19 En hij deelde uit aan het ganse volk, aan de ganse menigte van Israel, van de mannen tot de vrouwen toe, aan een iegelijk een broodkoek, en een schoon stuk vlees, en een fles wijn. Toen ging al dat volk heen, een iegelijk naar zijn huis.
Il donna à tout le peuple, à toute la multitude d'Israël, aux hommes et aux femmes, à chacun une portion de pain, des dattes et des raisins secs. Et tout le peuple s'en alla, chacun dans sa maison.
20 Als nu David wederkwam, om zijn huis te zegenen, ging Michal, Sauls dochter, uit, David tegemoet, en zeide: Hoe is heden de koning van Israel verheerlijkt, die zich heden voor de ogen van de dienstmaagden zijner dienstknechten heeft ontbloot, gelijk een van de ijdele lieden zich onbeschaamdelijk ontbloot?
Puis David s'en retourna pour bénir sa maison. Mical, fille de Saül, sortit à la rencontre de David et dit: « Quelle gloire pour le roi d'Israël, qui s'est découvert aujourd'hui aux yeux des servantes de ses serviteurs, comme se découvre sans vergogne l'un de ces vaniteux! »
21 Maar David zeide tot Michal: Voor het aangezicht des HEEREN, Die mij verkoren heeft voor uw vader en voor zijn ganse huis, mij instellende tot een voorganger over het volk des HEEREN, over Israel; ja, ik zal spelen voor het aangezicht des HEEREN.

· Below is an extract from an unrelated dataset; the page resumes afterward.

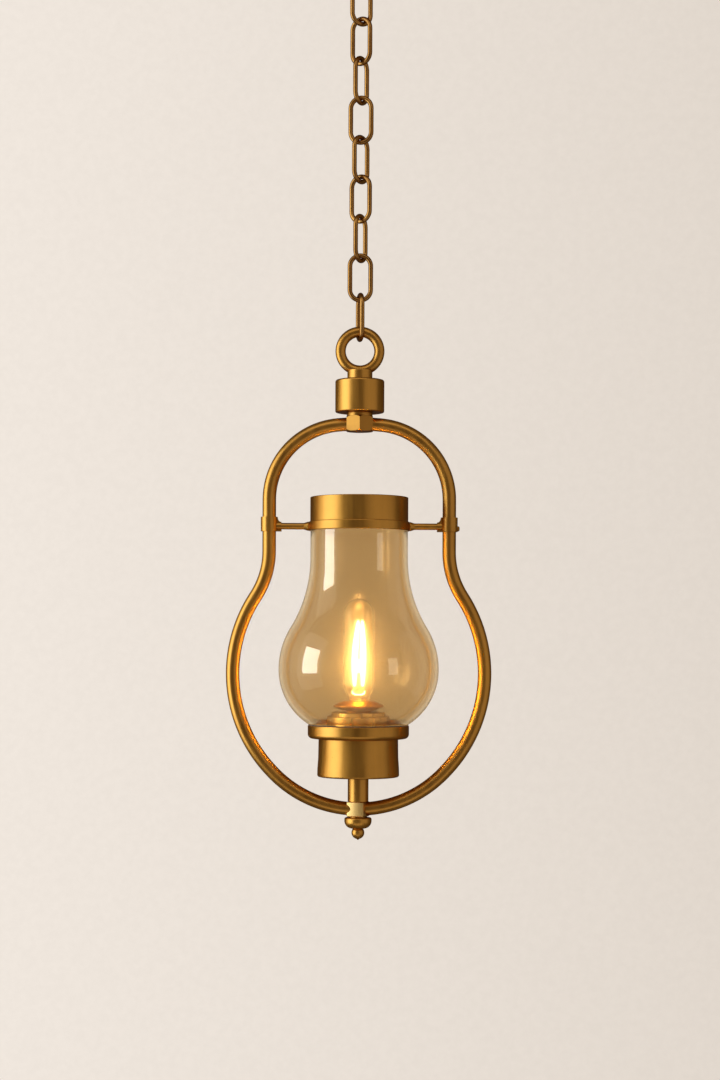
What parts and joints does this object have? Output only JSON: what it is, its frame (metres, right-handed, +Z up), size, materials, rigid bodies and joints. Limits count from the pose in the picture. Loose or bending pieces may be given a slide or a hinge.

David dit à Mical: « C'est devant Yahvé, qui m'a choisi au-dessus de ton père et de toute sa maison, pour m'établir prince sur le peuple de Yahvé, sur Israël. C'est pourquoi je me réjouirai devant Yahvé.
22 Ook zal ik mij nog geringer houden dan alzo, en zal nederig zijn in mijn ogen, en met de dienstmaagden, waarvan gij gezegd hebt, met dezelve zal ik verheerlijkt worden.
Je serai encore plus indigne que cela, et je serai sans valeur à mes propres yeux. Mais les jeunes filles dont tu as parlé m'honoreront. »
23 Michal nu, Sauls dochter, had geen kind, tot den dag van haar dood toe.
Mical, fille de Saül, n'eut pas d'enfant jusqu'au jour de sa mort.